[Dataset records]
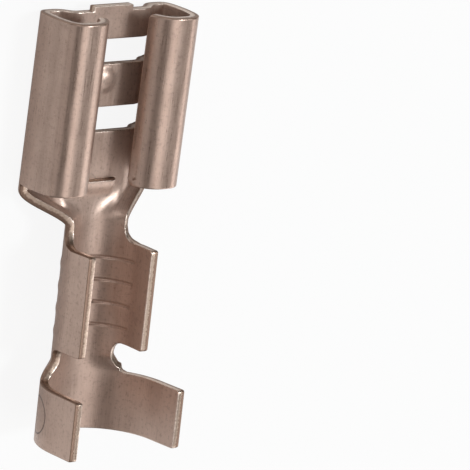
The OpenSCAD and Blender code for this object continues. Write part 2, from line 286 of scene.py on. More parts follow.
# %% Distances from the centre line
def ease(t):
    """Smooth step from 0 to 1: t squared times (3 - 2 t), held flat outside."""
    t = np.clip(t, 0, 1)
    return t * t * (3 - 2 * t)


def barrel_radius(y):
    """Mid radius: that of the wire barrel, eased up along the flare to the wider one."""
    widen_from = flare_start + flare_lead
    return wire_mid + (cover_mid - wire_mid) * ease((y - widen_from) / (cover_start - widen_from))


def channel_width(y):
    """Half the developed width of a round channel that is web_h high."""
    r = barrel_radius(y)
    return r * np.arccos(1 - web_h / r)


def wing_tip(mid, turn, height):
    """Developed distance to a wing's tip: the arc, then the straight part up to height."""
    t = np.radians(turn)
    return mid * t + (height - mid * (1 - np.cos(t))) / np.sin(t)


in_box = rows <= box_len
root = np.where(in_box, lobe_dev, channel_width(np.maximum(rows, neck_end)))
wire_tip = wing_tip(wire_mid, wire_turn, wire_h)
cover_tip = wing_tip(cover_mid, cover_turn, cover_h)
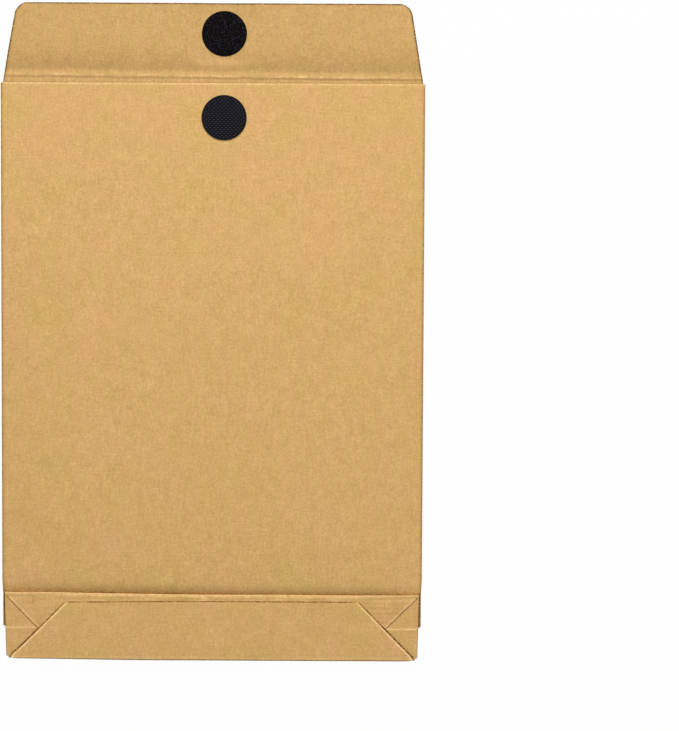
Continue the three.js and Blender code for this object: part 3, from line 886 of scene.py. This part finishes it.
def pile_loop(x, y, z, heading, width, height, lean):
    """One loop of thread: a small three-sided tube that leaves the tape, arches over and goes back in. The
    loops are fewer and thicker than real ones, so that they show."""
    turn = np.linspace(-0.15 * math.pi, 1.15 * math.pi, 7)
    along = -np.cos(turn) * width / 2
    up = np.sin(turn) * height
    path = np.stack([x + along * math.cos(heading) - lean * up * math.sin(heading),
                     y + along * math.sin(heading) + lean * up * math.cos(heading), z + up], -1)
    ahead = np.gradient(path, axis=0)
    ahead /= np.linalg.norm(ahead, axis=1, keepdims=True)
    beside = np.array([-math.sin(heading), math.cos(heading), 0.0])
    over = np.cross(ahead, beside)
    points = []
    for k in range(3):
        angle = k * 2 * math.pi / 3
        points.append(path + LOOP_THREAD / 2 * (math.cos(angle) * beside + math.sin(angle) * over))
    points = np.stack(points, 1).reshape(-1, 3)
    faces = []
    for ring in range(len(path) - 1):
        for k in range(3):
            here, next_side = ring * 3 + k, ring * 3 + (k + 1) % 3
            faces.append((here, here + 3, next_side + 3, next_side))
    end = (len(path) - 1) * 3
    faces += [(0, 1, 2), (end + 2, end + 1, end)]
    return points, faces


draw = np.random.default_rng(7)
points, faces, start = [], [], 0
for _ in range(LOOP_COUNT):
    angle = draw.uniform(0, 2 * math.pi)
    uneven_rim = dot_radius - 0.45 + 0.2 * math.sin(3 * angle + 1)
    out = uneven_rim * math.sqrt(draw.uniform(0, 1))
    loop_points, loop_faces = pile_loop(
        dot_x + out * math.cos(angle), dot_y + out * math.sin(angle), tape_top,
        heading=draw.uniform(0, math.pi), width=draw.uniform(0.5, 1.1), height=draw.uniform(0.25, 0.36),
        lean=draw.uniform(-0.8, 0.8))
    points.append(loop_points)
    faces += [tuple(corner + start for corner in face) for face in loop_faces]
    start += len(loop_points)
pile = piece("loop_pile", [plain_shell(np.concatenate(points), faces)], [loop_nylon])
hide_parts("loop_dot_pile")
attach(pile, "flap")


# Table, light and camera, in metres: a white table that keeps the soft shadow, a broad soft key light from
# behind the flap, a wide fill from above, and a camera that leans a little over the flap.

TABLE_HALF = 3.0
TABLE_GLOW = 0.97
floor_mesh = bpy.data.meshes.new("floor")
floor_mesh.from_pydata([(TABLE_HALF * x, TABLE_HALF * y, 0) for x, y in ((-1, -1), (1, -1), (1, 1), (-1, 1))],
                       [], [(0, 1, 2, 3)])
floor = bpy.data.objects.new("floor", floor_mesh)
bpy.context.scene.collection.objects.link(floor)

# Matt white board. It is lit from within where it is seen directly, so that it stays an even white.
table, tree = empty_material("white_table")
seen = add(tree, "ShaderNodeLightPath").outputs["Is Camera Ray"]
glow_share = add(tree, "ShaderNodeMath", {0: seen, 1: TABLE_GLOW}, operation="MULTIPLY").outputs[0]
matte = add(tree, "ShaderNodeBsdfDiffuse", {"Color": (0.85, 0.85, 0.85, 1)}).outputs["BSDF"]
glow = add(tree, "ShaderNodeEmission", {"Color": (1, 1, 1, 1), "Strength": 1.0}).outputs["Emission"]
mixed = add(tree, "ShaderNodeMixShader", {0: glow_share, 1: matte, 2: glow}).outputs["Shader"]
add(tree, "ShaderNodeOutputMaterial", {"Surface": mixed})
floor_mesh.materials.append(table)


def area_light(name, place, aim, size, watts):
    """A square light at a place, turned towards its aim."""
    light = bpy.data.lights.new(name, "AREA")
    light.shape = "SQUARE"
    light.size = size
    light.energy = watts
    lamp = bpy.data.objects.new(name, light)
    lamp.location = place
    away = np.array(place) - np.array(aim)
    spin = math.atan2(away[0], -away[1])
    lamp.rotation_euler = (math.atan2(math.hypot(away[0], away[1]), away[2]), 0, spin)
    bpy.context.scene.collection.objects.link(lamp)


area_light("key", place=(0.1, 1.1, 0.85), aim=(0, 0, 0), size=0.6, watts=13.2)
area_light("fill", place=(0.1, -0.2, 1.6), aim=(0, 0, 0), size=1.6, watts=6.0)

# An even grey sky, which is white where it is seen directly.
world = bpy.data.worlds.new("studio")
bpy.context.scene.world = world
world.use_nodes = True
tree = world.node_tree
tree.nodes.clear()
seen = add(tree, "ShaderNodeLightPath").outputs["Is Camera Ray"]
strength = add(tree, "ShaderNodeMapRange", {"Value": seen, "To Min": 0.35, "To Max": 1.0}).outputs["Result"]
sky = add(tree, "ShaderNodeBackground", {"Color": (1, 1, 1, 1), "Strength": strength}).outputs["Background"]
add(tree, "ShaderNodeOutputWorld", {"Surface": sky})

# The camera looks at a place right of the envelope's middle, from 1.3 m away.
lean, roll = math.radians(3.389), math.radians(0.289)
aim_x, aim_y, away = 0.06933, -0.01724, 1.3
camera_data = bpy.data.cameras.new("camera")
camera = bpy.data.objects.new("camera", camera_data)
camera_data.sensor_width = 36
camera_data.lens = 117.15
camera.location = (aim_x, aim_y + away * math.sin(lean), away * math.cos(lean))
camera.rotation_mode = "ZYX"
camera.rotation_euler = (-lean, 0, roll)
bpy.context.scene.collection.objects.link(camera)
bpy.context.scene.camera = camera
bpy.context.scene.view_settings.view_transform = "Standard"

What is asked: Write out the entire listing exactly.

Worked solution:
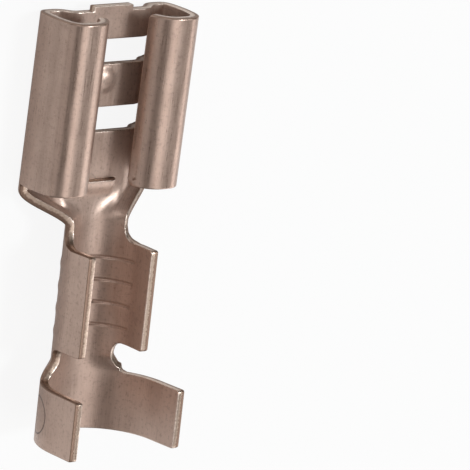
The OpenSCAD and Blender code for this object continues. Write part 2, from line 286 of scene.py on. More parts follow.
# %% Distances from the centre line
def ease(t):
    """Smooth step from 0 to 1: t squared times (3 - 2 t), held flat outside."""
    t = np.clip(t, 0, 1)
    return t * t * (3 - 2 * t)


def barrel_radius(y):
    """Mid radius: that of the wire barrel, eased up along the flare to the wider one."""
    widen_from = flare_start + flare_lead
    return wire_mid + (cover_mid - wire_mid) * ease((y - widen_from) / (cover_start - widen_from))


def channel_width(y):
    """Half the developed width of a round channel that is web_h high."""
    r = barrel_radius(y)
    return r * np.arccos(1 - web_h / r)


def wing_tip(mid, turn, height):
    """Developed distance to a wing's tip: the arc, then the straight part up to height."""
    t = np.radians(turn)
    return mid * t + (height - mid * (1 - np.cos(t))) / np.sin(t)


in_box = rows <= box_len
root = np.where(in_box, lobe_dev, channel_width(np.maximum(rows, neck_end)))
wire_tip = wing_tip(wire_mid, wire_turn, wire_h)
cover_tip = wing_tip(cover_mid, cover_turn, cover_h)
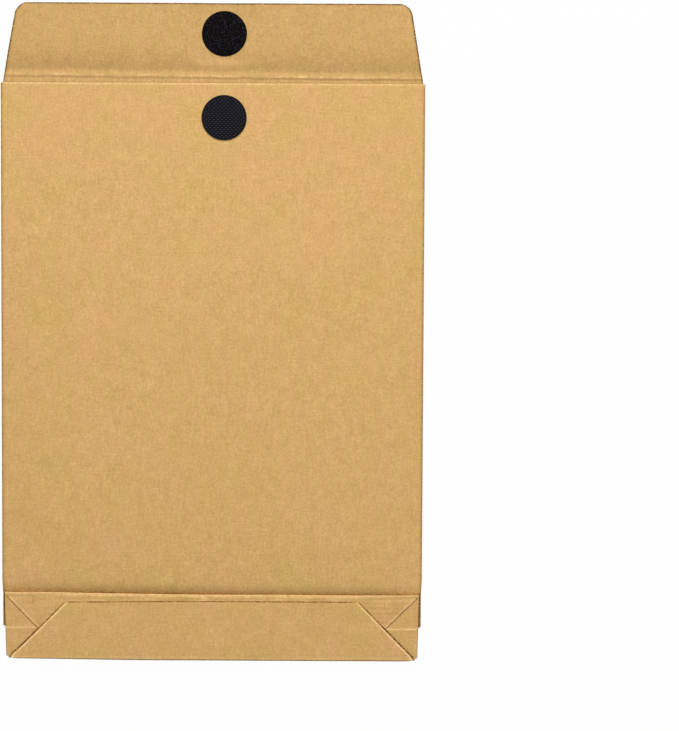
Continue the three.js and Blender code for this object: part 3, from line 886 of scene.py. This part finishes it.
def pile_loop(x, y, z, heading, width, height, lean):
    """One loop of thread: a small three-sided tube that leaves the tape, arches over and goes back in. The
    loops are fewer and thicker than real ones, so that they show."""
    turn = np.linspace(-0.15 * math.pi, 1.15 * math.pi, 7)
    along = -np.cos(turn) * width / 2
    up = np.sin(turn) * height
    path = np.stack([x + along * math.cos(heading) - lean * up * math.sin(heading),
                     y + along * math.sin(heading) + lean * up * math.cos(heading), z + up], -1)
    ahead = np.gradient(path, axis=0)
    ahead /= np.linalg.norm(ahead, axis=1, keepdims=True)
    beside = np.array([-math.sin(heading), math.cos(heading), 0.0])
    over = np.cross(ahead, beside)
    points = []
    for k in range(3):
        angle = k * 2 * math.pi / 3
        points.append(path + LOOP_THREAD / 2 * (math.cos(angle) * beside + math.sin(angle) * over))
    points = np.stack(points, 1).reshape(-1, 3)
    faces = []
    for ring in range(len(path) - 1):
        for k in range(3):
            here, next_side = ring * 3 + k, ring * 3 + (k + 1) % 3
            faces.append((here, here + 3, next_side + 3, next_side))
    end = (len(path) - 1) * 3
    faces += [(0, 1, 2), (end + 2, end + 1, end)]
    return points, faces


draw = np.random.default_rng(7)
points, faces, start = [], [], 0
for _ in range(LOOP_COUNT):
    angle = draw.uniform(0, 2 * math.pi)
    uneven_rim = dot_radius - 0.45 + 0.2 * math.sin(3 * angle + 1)
    out = uneven_rim * math.sqrt(draw.uniform(0, 1))
    loop_points, loop_faces = pile_loop(
        dot_x + out * math.cos(angle), dot_y + out * math.sin(angle), tape_top,
        heading=draw.uniform(0, math.pi), width=draw.uniform(0.5, 1.1), height=draw.uniform(0.25, 0.36),
        lean=draw.uniform(-0.8, 0.8))
    points.append(loop_points)
    faces += [tuple(corner + start for corner in face) for face in loop_faces]
    start += len(loop_points)
pile = piece("loop_pile", [plain_shell(np.concatenate(points), faces)], [loop_nylon])
hide_parts("loop_dot_pile")
attach(pile, "flap")


# Table, light and camera, in metres: a white table that keeps the soft shadow, a broad soft key light from
# behind the flap, a wide fill from above, and a camera that leans a little over the flap.

TABLE_HALF = 3.0
TABLE_GLOW = 0.97
floor_mesh = bpy.data.meshes.new("floor")
floor_mesh.from_pydata([(TABLE_HALF * x, TABLE_HALF * y, 0) for x, y in ((-1, -1), (1, -1), (1, 1), (-1, 1))],
                       [], [(0, 1, 2, 3)])
floor = bpy.data.objects.new("floor", floor_mesh)
bpy.context.scene.collection.objects.link(floor)

# Matt white board. It is lit from within where it is seen directly, so that it stays an even white.
table, tree = empty_material("white_table")
seen = add(tree, "ShaderNodeLightPath").outputs["Is Camera Ray"]
glow_share = add(tree, "ShaderNodeMath", {0: seen, 1: TABLE_GLOW}, operation="MULTIPLY").outputs[0]
matte = add(tree, "ShaderNodeBsdfDiffuse", {"Color": (0.85, 0.85, 0.85, 1)}).outputs["BSDF"]
glow = add(tree, "ShaderNodeEmission", {"Color": (1, 1, 1, 1), "Strength": 1.0}).outputs["Emission"]
mixed = add(tree, "ShaderNodeMixShader", {0: glow_share, 1: matte, 2: glow}).outputs["Shader"]
add(tree, "ShaderNodeOutputMaterial", {"Surface": mixed})
floor_mesh.materials.append(table)


def area_light(name, place, aim, size, watts):
    """A square light at a place, turned towards its aim."""
    light = bpy.data.lights.new(name, "AREA")
    light.shape = "SQUARE"
    light.size = size
    light.energy = watts
    lamp = bpy.data.objects.new(name, light)
    lamp.location = place
    away = np.array(place) - np.array(aim)
    spin = math.atan2(away[0], -away[1])
    lamp.rotation_euler = (math.atan2(math.hypot(away[0], away[1]), away[2]), 0, spin)
    bpy.context.scene.collection.objects.link(lamp)


area_light("key", place=(0.1, 1.1, 0.85), aim=(0, 0, 0), size=0.6, watts=13.2)
area_light("fill", place=(0.1, -0.2, 1.6), aim=(0, 0, 0), size=1.6, watts=6.0)

# An even grey sky, which is white where it is seen directly.
world = bpy.data.worlds.new("studio")
bpy.context.scene.world = world
world.use_nodes = True
tree = world.node_tree
tree.nodes.clear()
seen = add(tree, "ShaderNodeLightPath").outputs["Is Camera Ray"]
strength = add(tree, "ShaderNodeMapRange", {"Value": seen, "To Min": 0.35, "To Max": 1.0}).outputs["Result"]
sky = add(tree, "ShaderNodeBackground", {"Color": (1, 1, 1, 1), "Strength": strength}).outputs["Background"]
add(tree, "ShaderNodeOutputWorld", {"Surface": sky})

# The camera looks at a place right of the envelope's middle, from 1.3 m away.
lean, roll = math.radians(3.389), math.radians(0.289)
aim_x, aim_y, away = 0.06933, -0.01724, 1.3
camera_data = bpy.data.cameras.new("camera")
camera = bpy.data.objects.new("camera", camera_data)
camera_data.sensor_width = 36
camera_data.lens = 117.15
camera.location = (aim_x, aim_y + away * math.sin(lean), away * math.cos(lean))
camera.rotation_mode = "ZYX"
camera.rotation_euler = (-lean, 0, roll)
bpy.context.scene.collection.objects.link(camera)
bpy.context.scene.camera = camera
bpy.context.scene.view_settings.view_transform = "Standard"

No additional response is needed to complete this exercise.